10:00pm--I am trying to wrap things up so that I can get over to our other restaurant--while I am rarely there during service, I am technically it's general manager, as all the other managers report to me. I promised to have a drink with my friend the restaurant senior, and also need to meet about some menu and wine changes as well as staffing. My feet hurt, as they have most nights for the last six years or so, and I have a headache--when Napoleon flags me down from the bar, the headache gets worse. Steeled for another assault I approach, only to have him put $200 in my palm and apologize--everything was great, my guests loved it, I dropped the ball with the party, I know you did your best, etc. etc. I make a mental note as I have many times before to steer clear of anyone who needs to be hammered to be decent.

10:30pm--say goodbye to our anniversary guests, collecting the husband's extremely generous gratuity in the process. I make sure the wine steward is up to speed with remaining service on the floor, hand him half the money I collected while opening wine [making his night in the process], tell the maitre d' that I am leaving but will be returning [to keep him honest], close the kitchen, make sure the chef is already at or en route to our other property, and, grabbing lonely last diet soda #29, head out to my late night staffer.

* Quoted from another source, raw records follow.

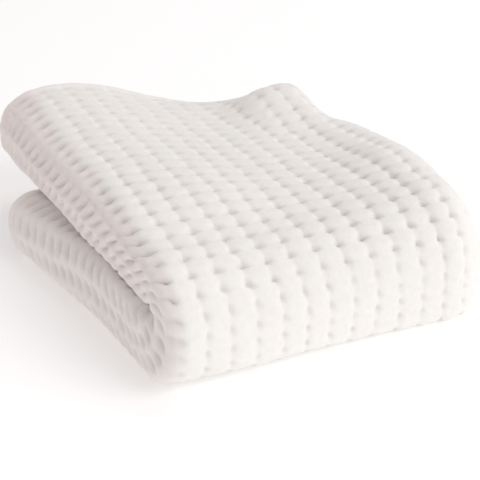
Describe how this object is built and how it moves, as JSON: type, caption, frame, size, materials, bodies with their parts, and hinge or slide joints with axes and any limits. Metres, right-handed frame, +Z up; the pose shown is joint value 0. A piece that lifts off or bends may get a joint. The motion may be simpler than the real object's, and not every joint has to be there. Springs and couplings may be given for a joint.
{
  "type": "shaving towel",
  "caption": "Small cotton towel in a honeycomb weave, folded into a soft square stack that lies flat.",
  "frame": {"origin": "centre of the bounding box at the surface the towel lies on", "axes": "+Z up, X along the front fold, +Y from the front fold to the open back edges"},
  "size_m": [0.1421, 0.1637, 0.0489],
  "materials": {
    "towel": "matt undyed white cotton in a honeycomb weave"
  },
  "bodies": {
    "root": {"towel": "towel"}
  },
  "joints": []
}
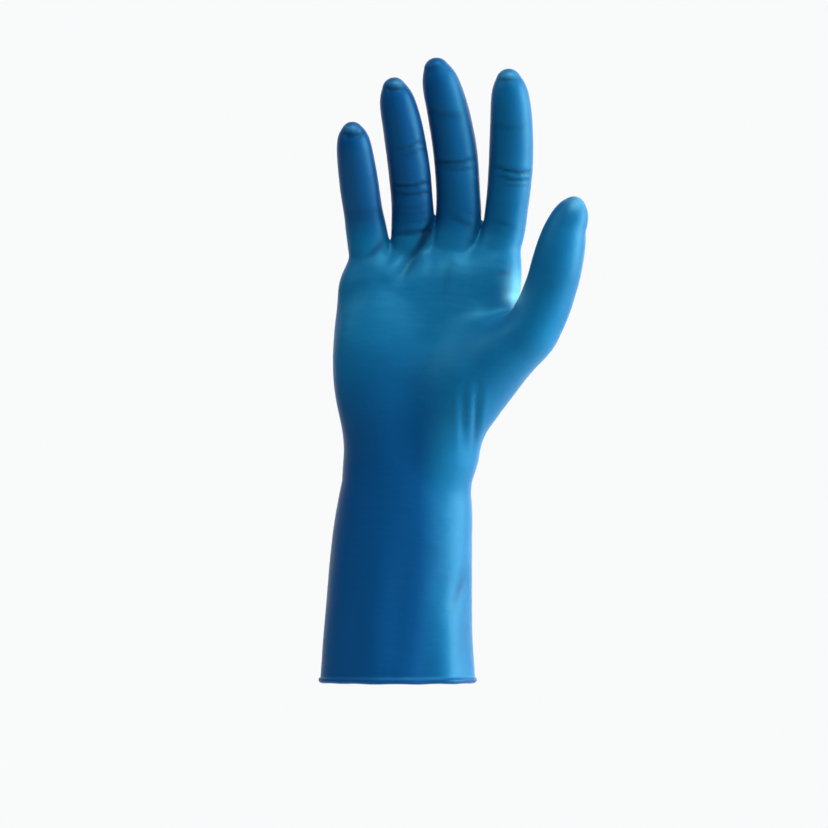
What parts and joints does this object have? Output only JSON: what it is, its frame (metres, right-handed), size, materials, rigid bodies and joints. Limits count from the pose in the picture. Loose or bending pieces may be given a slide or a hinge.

1:30am--with a placated if still slightly frustrated restaurant senior in my wake, I leave our sister restaurant after a few beverages, and with the bonus result of a very efficient manager's meeting concluded in addition to my personal talk. Back to my restaurant to confirm proper closing, and then one last nightcap at a neighborhood place that somehow manages to stay open an hour later than everyone else. I am both exhausted and wide awake.

2:20am--home, changed, and watching TV in bed, diet soda #30 on the nightstand. Right before nodding off around 3:30am I double-check my alarm and write one last note on top of the pad I have had nearby all day to chronicle my events for this post--"buy soda".

1 Comments:

Blogger Janejill said...

Wow ...excellent. I am now exhausted.. Hope you have a lot of readers as this shouldn't go to waste.